Question about spatstat: bdist.tiles()
This does indeed appear to be a bug. I succeeded (very easily) in
reproducing
the bug with a simulated example as follows:
W <- disc(1,c(0,0))
set.seed(42)
X <- runifpoint(30,win=W)
spatstat.options(gcplib=TRUE)
TX <- dirichlet(X)
DTX <- bdist.tiles(TX)
plot(TX)
points(X$x[11],X$y[11],pch=20,col="red")
print(DTX[11]) # Get 0.2121148, not 0.
I will attempt to track down the source of the bug and then get back
to you. May take me a while ....
cheers,
Rolf Turner
On 20/09/12 04:20, Mudrak, Erika [EEOBS] wrote:
Hello geo list, I have a question about the bdist function in spatstat when applied to tiles. The documentation for bdist.tiles says: ---------------------- Details This function computes, for each tile s[[i]] in the tessellation X, the shortest distance from s[[i]] to the boundary of the window W containing the tessellation. Value A numeric vector, giving the shortest distance from each tile in the tessellation to the boundary of the window. Entries of the vector correspond to the entries of tiles(X). --------------------- *** From what point on the tile does this function measure? **** I am interesting is doing Dirichlet (Voronoi) tessellations (using dirichlet()), but I want to keep separate tiles that hit the window boundary and points that do not.

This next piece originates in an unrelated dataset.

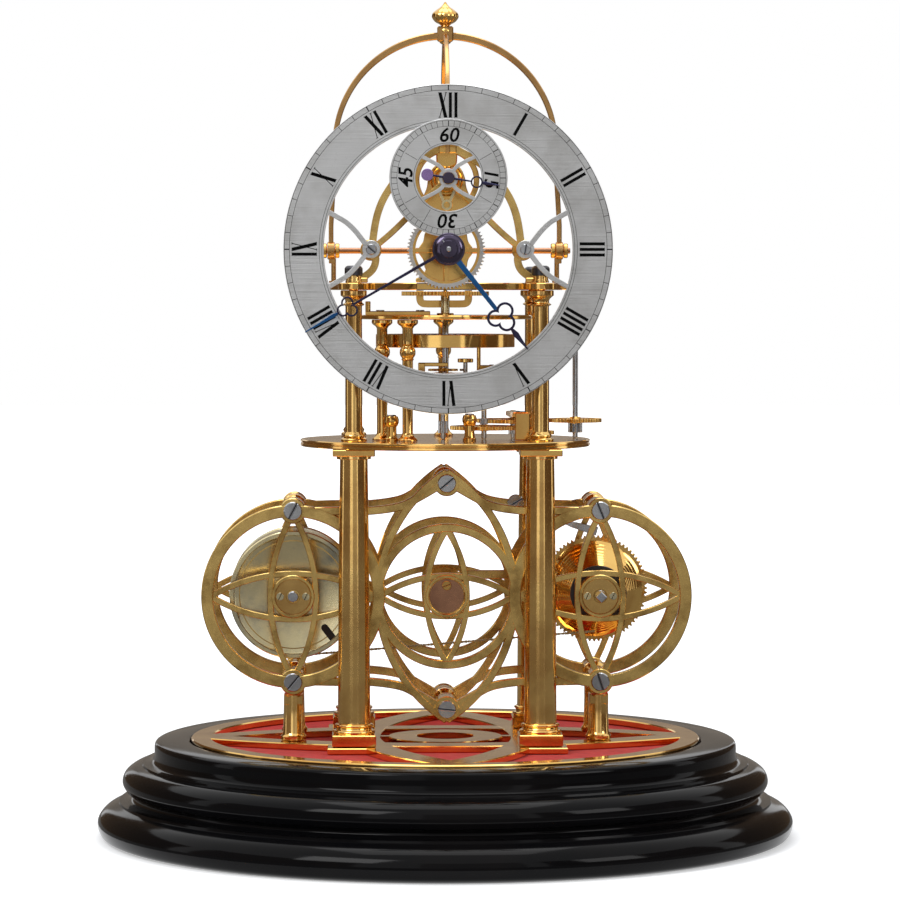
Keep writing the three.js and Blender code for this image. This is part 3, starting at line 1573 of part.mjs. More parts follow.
function handShapes({ length, shaftWidth, tailWidth }) {
  const r = handRingRadius;
  const low = length * handRingShare;
  const high = low + r * 1.6;
  const half = handRingWidth / 2;
  const places = [[-r, low], [r, low], [0, high]];
  const shapes = places.map(([x, z]) => ringShape(r + half, r - half, smallRound, x, z));
  shapes.push(taperShape(tailWidth, 0, shaftWidth, low - r * 0.2));
  shapes.push(taperShape(shaftWidth, high + r - half, handTipWidth, length));
  return shapes;
}

function makeHand({ name, spec, y, angle, collet, bore, extra }) {
  const shapes = handShapes(spec).concat(discShape(collet, midRound));
  const hand = join([standingPlates(shapes, y - handThick, y)].concat(extra));
  const hole = depthHole(bore, -dialRadius, 0, 0, 0, smallRound);
  addPiece(name, cut(hand, [hole]).rotate([0, angle, 0]).translate([0, 0, dialAxisZ]), bluedSteel);
}

function makeHands() {
  const pipeBack = dialBackY + hourPipeReach;
  makeHand({
    name: "hour_hand",
    spec: { length: hourHandLength, shaftWidth: hourShaftWidth, tailWidth: hourTailWidth },
    y: hourHandBackY,
    angle: hourAngle,
    collet: colletRadius,
    bore: minuteArborRadius + runGap,
    extra: [
      depthRod(hourPipeRadius, hourHandBackY - handThick / 2, pipeBack, 0, 0, smallRound),
      depthRod(hourPipeDisc, pipeBack - hourPipeDiscThick, pipeBack, 0, 0, midRound),
    ],
  });
  makeHand({
    name: "minute_hand",
    spec: { length: minuteHandLength, shaftWidth: minuteShaftWidth, tailWidth: minuteTailWidth },
    y: minuteHandBackY,
    angle: minuteAngle,
    collet: minuteColletRadius,
    bore: minuteArborRadius + seat,
    extra: [depthRod(minuteCapRadius, minuteHandFrontY, minuteHandBackY - handThick / 2, 0, 0, smallRound)],
  });
}

function makeSecondsHand() {
  const y = secondsHandBackY;
  const ringAt = secondHandLength * 0.6;
  const ringEdge = secondsRingRadius - secondsRingWidth / 2;
  const pinionBack = dialFrameFrontY - secondsPinionHeight;
  const shapes = [
    ringShape(secondsRingRadius, secondsRingRadius - secondsRingWidth, smallRound, 0, ringAt),
    discShape(secondsTailRadius, smallRound, 0, -secondsTailLength),
    taperShape(secondsShaftWidth, -secondsTailLength, secondsShaftWidth, ringAt - ringEdge),
    taperShape(secondsShaftWidth, ringAt + ringEdge, secondsTipWidth, secondHandLength),
  ];
  const blade = standingPlates(shapes, y - secondsHandThick, y);
  const arborFront = y - secondsHandThick / 2;
  const arbor = depthRod(secondsArborRadius, arborFront, dialFrameBackY + lap, 0, 0, tinyRound);
  const pinionFront = pinionBack - secondsPinionHeight;
  const pinion = depthRod(secondsPinionRadius, pinionFront, pinionBack, 0, 0, tinyRound);
  const hand = join([blade, arbor, pinion]).rotate([0, secondAngle, 0]);
  addPiece("seconds_hand", hand.translate([0, 0, secondsAxisZ]), bluedSteel);
}

// Dials: pierced rings with curved arms to the screws that hold them.
function makeDial() {
  const ring = ringShape(dialRadius, dialBore, fineRound + 2);
  const shapes = [ring];
  for (const side of [-1, 1]) {
    for (const way of [-1, 1]) {
      const span = dialBore - washerX;
      const arm = [[1.066, 0.683], [0.672, 0.492], [0.328, 0.12], [0.055, 0.033]]
        .map(([out, up]) => [side * (washerX + out * span), way * up * span]);
      shapes.push(smoothBar(arm, dialArmWidth, 3));
    }
    shapes.push(discShape(washerRadius, smallRound, side * washerX, 0));
  }
  const holes = [-1, 1].map((side) => depthHole(dialPostNeck + seat, -overcut, dialThick + overcut,
    side * washerX, 0, tinyRound));
  const plate = standingPlates(shapes, 0, dialThick);
  const dial = cut(plate, holes).translate([0, dialFrontY, dialAxisZ]);
  addPiece("chapter_ring", dial, silveredBrass);
}

function makeSecondsDial() {
  const backY = secondsFrontY + dialThick;
  const shapes = [ringShape(secondsRadius, secondsBore, ringRound)];
  for (const [sx, sz] of [[-1, -1], [-1, 1], [1, -1], [1, 1]]) {
    const arm = [[0.12, 0.12], [0.42, 0.33], [0.75, 0.77]]
      .map(([out, up]) => [sx * out * secondsBore, sz * up * secondsBore]);
    shapes.push(smoothBar(arm, secondsArmWidth, 3));
  }
  shapes.push(discShape(secondsBossRadius, smallRound));
  const parts = [standingPlates(shapes, secondsFrontY, backY)];
  const postX = washerX * secondsPostShare;
  const postZ = dialFrameTop * secondsPostRise - secondsRise;
  const postFront = backY - dialThick / 2;
  for (const side of [-1, 1]) {
    parts.push(depthRod(secondsPostRadius, postFront, dialFrameFrontY - seat,
      side * postX, postZ, tinyRound));
  }
  const through = secondsArborRadius + runGap;
  const bore = depthHole(through, secondsFrontY - overcut, backY + overcut, 0, 0, tinyRound);
  addPiece("seconds_ring", cut(join(parts), [bore]).translate([0, 0, secondsAxisZ]), silveredBrass);
}

// Dial frame: a gothic arch with crossed inner arms, standing on the top plate.
function makeDialFrame() {
  const foot = topPlateTop + seat - dialAxisZ;
  const footX = washerX * dialFootShare;
  const flank = [[0, 0], [0.09, 0.333], [0.252, 0.571], [0.53, 0.795], [1, 1]]
    .map(([across, up]) => [-washerX * (1 - across), dialFrameTop * up]);
  const outer = [[-footX, foot + dialFootHeight / 2], [-(footX + washerX) / 2, foot / 2], ...flank];
  const inner = [[0, 0], [0.262, 0.236], [0.513, 0.502], [0.748, 0.764], [1, 1]]
    .map(([across, up]) => [-washerX * (1 - across), secondsRise * up]);
  const shapes = [
    smoothBar(outer, dialFrameBar, 7),
    smoothBar(mirrored(outer), dialFrameBar, 7),
    smoothBar(inner, dialFrameInnerBar, 4),
    smoothBar(mirrored(inner), dialFrameInnerBar, 4),
    ringShape(dialFrameRing, dialFrameRingBore, midRound, 0, secondsRise),
    discShape(dialFrameDisc, smallRound, -washerX, 0),
    discShape(dialFrameDisc, smallRound, washerX, 0),
  ];
  const parts = [standingPlates(shapes, dialFrameFrontY, dialFrameBackY)];
  for (const side of [-1, 1]) {
    const x = side * washerX;
    const headBack = dialFrontY - seat;
    const tipY = headBack - dialScrewHeight;
    const footX0 = side * footX - dialFootSide / 2;
    parts.push(box(footX0, footX0 + dialFootSide, dialFrameFrontY - dialFootFlange,
      dialFrameBackY + dialFootFlange, foot, foot + dialFootHeight));
    parts.push(turnedAlongDepth([
      [0, tipY],
      [dialScrewRadius, tipY],
      [dialScrewRadius, headBack],
      [dialPostNeck, headBack],
      [dialPostNeck, dialBackY + seat],
      [dialPostRadius, dialBackY + seat],
      [dialPostRadius, dialFrameFrontY + lap],
      [0, dialFrameFrontY + lap],
    ], x, 0, tinyRound));
  }
  const beamBottom = dialFrameTop - dialBeamDrop;
  parts.push(box(-dialBeamHalfWidth, dialBeamHalfWidth, -hoopRadius + dialBeamInset, dialFrameBackY,
    beamBottom, beamBottom + dialBeamHeight));
  const boreFront = dialFrameFrontY - overcut;
  const boreBack = dialFrameBackY + overcut;
  const bore = depthHole(secondsArborRadius + runGap, boreFront, boreBack, 0, secondsRise, tinyRound);
  const frame = cut(join(parts), [bore]).translate([0, 0, dialAxisZ]);
  addPiece("dial_frame", frame, polishedBrass);
}

// Hoops: two half circles that cross under the finial with a halved joint.
const hoopCentreZ = topPlateTop + hoopRise;
const hoopTopZ = hoopCentreZ + hoopRadius;

function hoopShape(leftFoot, rightFoot) {
  const points = [...leftFoot];
  for (let i = 0; i <= hoopSteps; i += 1) {
    points.push(polar(hoopRadius, Math.PI - (i / hoopSteps) * Math.PI, 0, hoopCentreZ));
  }
  points.push(...rightFoot);
  return barShape(points, hoopBar);
}

function hoopPinHole() {
  return uprightHole(finialStudRadius + seat, hoopTopZ - hoopBar, hoopTopZ + hoopBar, 0, 0, tinyRound);
}

function makeSideHoop() {
  const half = hoopBar / 2;
  const eyeTop = dialAxisZ + hoopEyeRadius;
  const eyeLow = dialAxisZ - hoopEyeRadius;
  const arch = hoopShape(
    [new THREE.Vector2(-hoopFootX, dialAxisZ), new THREE.Vector2(-hoopFootX, eyeTop)],
    [new THREE.Vector2(hoopFootX, eyeTop), new THREE.Vector2(hoopFootX, dialAxisZ)],
  );
  const parts = [standingPlate(arch, -half, half)];
  const holes = [];
  for (const side of [-1, 1]) {
    const x = side * hoopFootX;
    parts.push(sideRod(hoopEyeRadius, x - half, x + half, 0, dialAxisZ, smallRound));
    const postX = side * (topPlateRadius - hoopPostInset);
    parts.push(uprightRod(hoopPostRadius, topPlateTop + seat, eyeLow, postX, 0, tinyRound));
    const lugInner = side * (hoopFootX - half);
    parts.push(box(Math.min(x, lugInner), Math.max(x, lugInner), -hoopLugHalfWidth, hoopLugHalfWidth,
      eyeLow - hoopLugDrop, eyeLow + hoopLugRise));
    holes.push(sideHole(rodRadius + seat, x - hoopBar, x + hoopBar, 0, dialAxisZ, smallRound));
  }
  const notch = box(-half - seat, half + seat, -half - overcut, half + overcut,
    hoopTopZ - half - overcut, hoopTopZ + seat);
  holes.push(notch, hoopPinHole());
  addPiece("side_hoop", cut(join(parts), holes), polishedBrass);
}

function makeCrossHoop() {
  const half = hoopBar / 2;
  const frontFoot = dialAxisZ + dialFrameTop - dialBeamDrop;
  const arch = hoopShape(
    [new THREE.Vector2(-hoopRadius, frontFoot)],
    [new THREE.Vector2(hoopRadius, topPlateTop + seat)],
  );
  const blade = standingPlate(arch, -half, half).rotate([0, 0, 90]);
  const notch = box(-half - overcut, half + overcut, -half - seat, half + seat,
    hoopTopZ - seat, hoopTopZ + half + overcut);
  addPiece("cross_hoop", cut(blade, [notch, hoopPinHole()]), polishedBrass);
}

function makeCrossRod() {
  const eye = hoopFootX + hoopBar / 2 + seat;
  const eyeInner = hoopFootX - hoopBar / 2 - seat;
  const end = eye + rodNutWidth + rodEndProud;
  const parts = [sideRod(rodRadius, -end, end, 0, dialAxisZ, tinyRound)];
  for (const side of [-1, 1]) {
    for (const [a, b] of [[eye, eye + rodNutWidth], [eyeInner - rodNutWidth, eyeInner]]) {
      parts.push(sideRod(rodNutRadius, Math.min(side * a, side * b), Math.max(side * a, side * b),
        0, dialAxisZ, smallRound));
    }
  }
  addPiece("cross_rod", join(parts), copperRod);
}

// Finial: a fluted onion on a neck, with a stud through the crossing and a button below.
function makeFinial() {
  const bottom = hoopTopZ + hoopBar / 2 + seat;
  const archDrop = finialButtonRadius * Math.tan(Math.PI / (2 * hoopSteps));
  const under = hoopTopZ - hoopBar / 2 - archDrop - seat;
  const top = bottom + finialHeight;
  const onion = [[0.37, 0.25], [0.82, 0.38], [1, 0.52], [0.8, 0.68], [0.36, 0.82]]
    .map(([out, up]) => [out * finialRadius, bottom + up * finialHeight]);
  const profile = [
    [0, under - finialButtonHeight],
    [finialButtonRadius * 0.7, under - finialButtonHeight],
    [finialButtonRadius, under],
    [finialStudRadius, under],
    [finialStudRadius, bottom],
    [finialNeckRadius, bottom],
    [finialNeckRadius * 0.93, bottom + finialHeight * 0.12],
    [finialWaistRadius, bottom + finialHeight * 0.17],
    ...onion,
    [finialTipRadius, top],
    [0, top],
  ];
  const geometry = turned(profile, finialFlutes * 2);
  geometry.rotateX(Math.PI / 2);
  const place = geometry.getAttribute("position");
  const point = new THREE.Vector3();
  for (let i = 0; i < place.count; i += 1) {
    point.fromBufferAttribute(place, i);
    const radius = Math.hypot(point.x, point.y);
    if (point.z > bottom + finialHeight * 0.3 && radius > finialTipRadius * 2) {
      const flute = 1 - Math.cos(finialFlutes * Math.atan2(point.y, point.x));
      const wave = 1 - finialFluteDepth * flute;
      place.setXYZ(i, point.x * wave, point.y * wave, point.z);
    }
  }
  addPiece("finial", toSolid(geometry), polishedBrass);
}

makeBase();
makeBasePlate();
for (const [place, x, y] of columnPlaces()) {
  makeLowerColumn(`lower_column_${place}`, x, y);
  makeUpperColumn(`upper_column_${place}`, x, y);
  makeLeg(`movement_leg_${place}`, Math.sign(x) * sideRingX, Math.sign(y) * legY);
}
makeFrames();
framePillarPlaces.forEach(([name, x, z]) => makeFramePillar(name, x, z));
makeBarrel();
makeFusee();
makeChain();
makeContrateWheel();
makeMidPlate();
makeTopPlate();
platePillarPlaces().forEach(([x, y], i) => makePlatePillar(`plate_pillar_${i + 1}`, x, y));
makeSubPlate();
makeStirrup();
makeTrain();
makePlatform();
makeEscapeWheel();
makeBalance();
makeBalanceSpring();
makeDetent();
makeCrownWheel();
makeMotionWheel();
makeMotionCock();
makeHands();
makeSecondsHand();
makeDial();
makeSecondsDial();
makeDialFrame();
makeSideHoop();
makeCrossHoop();
makeCrossRod();
makeFinial();

export default clock;
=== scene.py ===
"""A skeleton clock on a turned black base, dressed for a studio picture.

Sizes are millimetres, +Z is up and the front faces -Y. Every piece takes its
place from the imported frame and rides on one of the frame's bodies.
"""

import logging
import math
from collections.abc import Callable, Sequence
from dataclasses import dataclass
from enum import Enum

import bmesh
import bpy
from mathutils import Matrix, Vector


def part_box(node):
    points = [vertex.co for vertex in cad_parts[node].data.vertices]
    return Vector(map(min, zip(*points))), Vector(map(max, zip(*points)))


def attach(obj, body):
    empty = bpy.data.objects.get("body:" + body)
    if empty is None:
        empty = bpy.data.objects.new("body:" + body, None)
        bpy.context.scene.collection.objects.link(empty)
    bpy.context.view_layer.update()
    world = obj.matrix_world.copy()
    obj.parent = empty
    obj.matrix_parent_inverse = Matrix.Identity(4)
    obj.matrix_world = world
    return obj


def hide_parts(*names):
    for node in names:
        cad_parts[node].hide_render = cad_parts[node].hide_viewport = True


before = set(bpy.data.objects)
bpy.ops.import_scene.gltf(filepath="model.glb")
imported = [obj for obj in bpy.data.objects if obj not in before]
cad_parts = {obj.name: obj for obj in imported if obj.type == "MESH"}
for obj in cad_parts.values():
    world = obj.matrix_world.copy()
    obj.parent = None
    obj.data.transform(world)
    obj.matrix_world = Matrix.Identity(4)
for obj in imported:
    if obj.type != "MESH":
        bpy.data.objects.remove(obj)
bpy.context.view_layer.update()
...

I thought I would use the bdist.tiles() function and keep only points where bdist>0. I realize there can be issues with rounding distances, but I came across a situation where there seems to be a bug or an ambiguity for this function. I have posted an example jpeg at http://mudrak.public.iastate.edu/bdist.tiles_problem.jpg that shows my tessellation, with bdist.tiles values plotted at the point location, and non-boundary tiles (bdist>0) printed in blue. There is a tile on the right that should be a boundary tile but has a bdist of 0.0269, which is larger than many of the other interior tiles. ** Is there a fix for this bug, or another way to identify boundary tiles? ** Thank you for any suggestions.